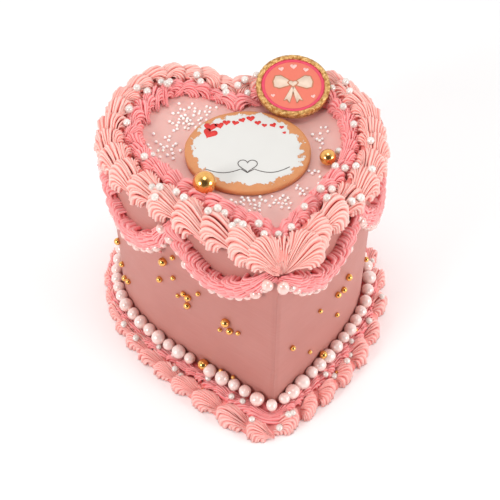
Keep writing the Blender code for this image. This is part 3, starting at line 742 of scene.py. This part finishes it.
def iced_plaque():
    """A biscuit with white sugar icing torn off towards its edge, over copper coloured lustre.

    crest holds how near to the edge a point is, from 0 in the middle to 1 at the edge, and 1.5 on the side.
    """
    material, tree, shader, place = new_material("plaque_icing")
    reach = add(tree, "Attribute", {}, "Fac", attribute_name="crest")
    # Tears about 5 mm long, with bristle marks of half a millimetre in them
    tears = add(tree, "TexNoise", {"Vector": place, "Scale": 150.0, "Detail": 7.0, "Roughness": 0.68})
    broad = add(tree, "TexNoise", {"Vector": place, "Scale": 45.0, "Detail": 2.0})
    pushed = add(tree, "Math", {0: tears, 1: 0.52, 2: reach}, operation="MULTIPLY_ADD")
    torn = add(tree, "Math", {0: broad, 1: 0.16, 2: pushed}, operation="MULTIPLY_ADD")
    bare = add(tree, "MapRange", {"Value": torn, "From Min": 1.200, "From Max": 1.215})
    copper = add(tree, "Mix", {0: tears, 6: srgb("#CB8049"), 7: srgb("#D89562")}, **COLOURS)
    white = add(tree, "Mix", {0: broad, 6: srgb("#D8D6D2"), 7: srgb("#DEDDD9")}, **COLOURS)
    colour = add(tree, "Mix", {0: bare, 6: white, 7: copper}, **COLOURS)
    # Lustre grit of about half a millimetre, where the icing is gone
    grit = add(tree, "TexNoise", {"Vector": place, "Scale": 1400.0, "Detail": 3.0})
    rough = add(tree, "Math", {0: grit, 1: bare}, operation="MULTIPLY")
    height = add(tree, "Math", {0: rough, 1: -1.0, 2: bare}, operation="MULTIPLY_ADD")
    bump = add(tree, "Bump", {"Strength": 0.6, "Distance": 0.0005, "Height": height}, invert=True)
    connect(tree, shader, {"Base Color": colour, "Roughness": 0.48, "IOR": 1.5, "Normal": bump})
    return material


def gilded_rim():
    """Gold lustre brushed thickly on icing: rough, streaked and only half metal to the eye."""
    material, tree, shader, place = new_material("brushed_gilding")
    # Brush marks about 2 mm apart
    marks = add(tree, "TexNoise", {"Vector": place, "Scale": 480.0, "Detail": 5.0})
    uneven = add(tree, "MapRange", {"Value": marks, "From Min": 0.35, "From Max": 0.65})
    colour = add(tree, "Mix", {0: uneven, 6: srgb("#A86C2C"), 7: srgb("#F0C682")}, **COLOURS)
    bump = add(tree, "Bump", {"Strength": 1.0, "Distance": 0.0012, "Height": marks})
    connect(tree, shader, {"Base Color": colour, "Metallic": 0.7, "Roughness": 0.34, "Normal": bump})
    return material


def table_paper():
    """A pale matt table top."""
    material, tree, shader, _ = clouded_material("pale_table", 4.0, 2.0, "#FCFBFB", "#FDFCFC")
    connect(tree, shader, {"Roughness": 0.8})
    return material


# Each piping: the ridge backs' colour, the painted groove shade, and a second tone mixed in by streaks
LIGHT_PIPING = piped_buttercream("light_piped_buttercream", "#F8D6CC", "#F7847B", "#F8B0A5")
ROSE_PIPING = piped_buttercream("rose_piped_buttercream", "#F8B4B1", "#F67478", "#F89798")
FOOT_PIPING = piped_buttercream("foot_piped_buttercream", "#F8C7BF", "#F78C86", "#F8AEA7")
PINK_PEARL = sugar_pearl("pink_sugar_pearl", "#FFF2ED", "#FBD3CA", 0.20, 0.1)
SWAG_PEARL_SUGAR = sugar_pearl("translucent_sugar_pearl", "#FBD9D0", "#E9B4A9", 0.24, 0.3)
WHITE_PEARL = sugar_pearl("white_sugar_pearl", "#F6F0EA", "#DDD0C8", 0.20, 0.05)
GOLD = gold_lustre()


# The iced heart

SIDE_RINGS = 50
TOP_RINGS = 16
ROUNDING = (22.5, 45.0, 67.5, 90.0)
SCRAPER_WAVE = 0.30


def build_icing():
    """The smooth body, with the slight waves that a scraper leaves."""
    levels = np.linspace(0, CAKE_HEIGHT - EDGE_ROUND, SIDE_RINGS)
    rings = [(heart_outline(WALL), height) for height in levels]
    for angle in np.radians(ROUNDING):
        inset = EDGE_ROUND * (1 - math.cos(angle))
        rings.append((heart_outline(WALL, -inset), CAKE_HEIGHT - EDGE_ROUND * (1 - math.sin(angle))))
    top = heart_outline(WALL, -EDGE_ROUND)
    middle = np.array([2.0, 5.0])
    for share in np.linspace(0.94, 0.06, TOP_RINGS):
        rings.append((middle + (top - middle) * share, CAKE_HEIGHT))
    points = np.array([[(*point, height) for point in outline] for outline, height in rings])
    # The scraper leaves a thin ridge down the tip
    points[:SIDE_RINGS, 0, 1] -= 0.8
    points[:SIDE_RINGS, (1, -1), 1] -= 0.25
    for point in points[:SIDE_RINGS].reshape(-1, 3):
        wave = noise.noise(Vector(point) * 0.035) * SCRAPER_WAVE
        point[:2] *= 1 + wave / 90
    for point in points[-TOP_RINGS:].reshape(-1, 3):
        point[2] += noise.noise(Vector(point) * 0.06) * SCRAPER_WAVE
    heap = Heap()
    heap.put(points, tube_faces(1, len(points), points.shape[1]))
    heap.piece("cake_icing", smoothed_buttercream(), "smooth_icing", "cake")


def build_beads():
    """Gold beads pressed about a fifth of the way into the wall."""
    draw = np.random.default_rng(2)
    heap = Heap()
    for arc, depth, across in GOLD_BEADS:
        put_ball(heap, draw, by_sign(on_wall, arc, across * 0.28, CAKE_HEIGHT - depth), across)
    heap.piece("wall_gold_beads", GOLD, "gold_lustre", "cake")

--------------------

*GIVEN TASK*: Quote the listing in full, please, keeping every line exact.

*RESULT*:
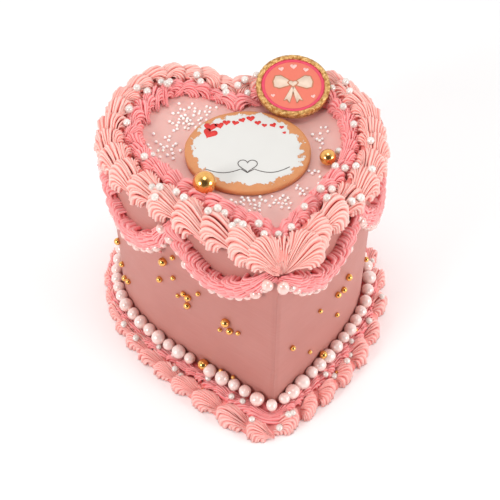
Keep writing the Blender code for this image. This is part 3, starting at line 742 of scene.py. This part finishes it.
def iced_plaque():
    """A biscuit with white sugar icing torn off towards its edge, over copper coloured lustre.

    crest holds how near to the edge a point is, from 0 in the middle to 1 at the edge, and 1.5 on the side.
    """
    material, tree, shader, place = new_material("plaque_icing")
    reach = add(tree, "Attribute", {}, "Fac", attribute_name="crest")
    # Tears about 5 mm long, with bristle marks of half a millimetre in them
    tears = add(tree, "TexNoise", {"Vector": place, "Scale": 150.0, "Detail": 7.0, "Roughness": 0.68})
    broad = add(tree, "TexNoise", {"Vector": place, "Scale": 45.0, "Detail": 2.0})
    pushed = add(tree, "Math", {0: tears, 1: 0.52, 2: reach}, operation="MULTIPLY_ADD")
    torn = add(tree, "Math", {0: broad, 1: 0.16, 2: pushed}, operation="MULTIPLY_ADD")
    bare = add(tree, "MapRange", {"Value": torn, "From Min": 1.200, "From Max": 1.215})
    copper = add(tree, "Mix", {0: tears, 6: srgb("#CB8049"), 7: srgb("#D89562")}, **COLOURS)
    white = add(tree, "Mix", {0: broad, 6: srgb("#D8D6D2"), 7: srgb("#DEDDD9")}, **COLOURS)
    colour = add(tree, "Mix", {0: bare, 6: white, 7: copper}, **COLOURS)
    # Lustre grit of about half a millimetre, where the icing is gone
    grit = add(tree, "TexNoise", {"Vector": place, "Scale": 1400.0, "Detail": 3.0})
    rough = add(tree, "Math", {0: grit, 1: bare}, operation="MULTIPLY")
    height = add(tree, "Math", {0: rough, 1: -1.0, 2: bare}, operation="MULTIPLY_ADD")
    bump = add(tree, "Bump", {"Strength": 0.6, "Distance": 0.0005, "Height": height}, invert=True)
    connect(tree, shader, {"Base Color": colour, "Roughness": 0.48, "IOR": 1.5, "Normal": bump})
    return material


def gilded_rim():
    """Gold lustre brushed thickly on icing: rough, streaked and only half metal to the eye."""
    material, tree, shader, place = new_material("brushed_gilding")
    # Brush marks about 2 mm apart
    marks = add(tree, "TexNoise", {"Vector": place, "Scale": 480.0, "Detail": 5.0})
    uneven = add(tree, "MapRange", {"Value": marks, "From Min": 0.35, "From Max": 0.65})
    colour = add(tree, "Mix", {0: uneven, 6: srgb("#A86C2C"), 7: srgb("#F0C682")}, **COLOURS)
    bump = add(tree, "Bump", {"Strength": 1.0, "Distance": 0.0012, "Height": marks})
    connect(tree, shader, {"Base Color": colour, "Metallic": 0.7, "Roughness": 0.34, "Normal": bump})
    return material


def table_paper():
    """A pale matt table top."""
    material, tree, shader, _ = clouded_material("pale_table", 4.0, 2.0, "#FCFBFB", "#FDFCFC")
    connect(tree, shader, {"Roughness": 0.8})
    return material


# Each piping: the ridge backs' colour, the painted groove shade, and a second tone mixed in by streaks
LIGHT_PIPING = piped_buttercream("light_piped_buttercream", "#F8D6CC", "#F7847B", "#F8B0A5")
ROSE_PIPING = piped_buttercream("rose_piped_buttercream", "#F8B4B1", "#F67478", "#F89798")
FOOT_PIPING = piped_buttercream("foot_piped_buttercream", "#F8C7BF", "#F78C86", "#F8AEA7")
PINK_PEARL = sugar_pearl("pink_sugar_pearl", "#FFF2ED", "#FBD3CA", 0.20, 0.1)
SWAG_PEARL_SUGAR = sugar_pearl("translucent_sugar_pearl", "#FBD9D0", "#E9B4A9", 0.24, 0.3)
WHITE_PEARL = sugar_pearl("white_sugar_pearl", "#F6F0EA", "#DDD0C8", 0.20, 0.05)
GOLD = gold_lustre()


# The iced heart

SIDE_RINGS = 50
TOP_RINGS = 16
ROUNDING = (22.5, 45.0, 67.5, 90.0)
SCRAPER_WAVE = 0.30


def build_icing():
    """The smooth body, with the slight waves that a scraper leaves."""
    levels = np.linspace(0, CAKE_HEIGHT - EDGE_ROUND, SIDE_RINGS)
    rings = [(heart_outline(WALL), height) for height in levels]
    for angle in np.radians(ROUNDING):
        inset = EDGE_ROUND * (1 - math.cos(angle))
        rings.append((heart_outline(WALL, -inset), CAKE_HEIGHT - EDGE_ROUND * (1 - math.sin(angle))))
    top = heart_outline(WALL, -EDGE_ROUND)
    middle = np.array([2.0, 5.0])
    for share in np.linspace(0.94, 0.06, TOP_RINGS):
        rings.append((middle + (top - middle) * share, CAKE_HEIGHT))
    points = np.array([[(*point, height) for point in outline] for outline, height in rings])
    # The scraper leaves a thin ridge down the tip
    points[:SIDE_RINGS, 0, 1] -= 0.8
    points[:SIDE_RINGS, (1, -1), 1] -= 0.25
    for point in points[:SIDE_RINGS].reshape(-1, 3):
        wave = noise.noise(Vector(point) * 0.035) * SCRAPER_WAVE
        point[:2] *= 1 + wave / 90
    for point in points[-TOP_RINGS:].reshape(-1, 3):
        point[2] += noise.noise(Vector(point) * 0.06) * SCRAPER_WAVE
    heap = Heap()
    heap.put(points, tube_faces(1, len(points), points.shape[1]))
    heap.piece("cake_icing", smoothed_buttercream(), "smooth_icing", "cake")


def build_beads():
    """Gold beads pressed about a fifth of the way into the wall."""
    draw = np.random.default_rng(2)
    heap = Heap()
    for arc, depth, across in GOLD_BEADS:
        put_ball(heap, draw, by_sign(on_wall, arc, across * 0.28, CAKE_HEIGHT - depth), across)
    heap.piece("wall_gold_beads", GOLD, "gold_lustre", "cake")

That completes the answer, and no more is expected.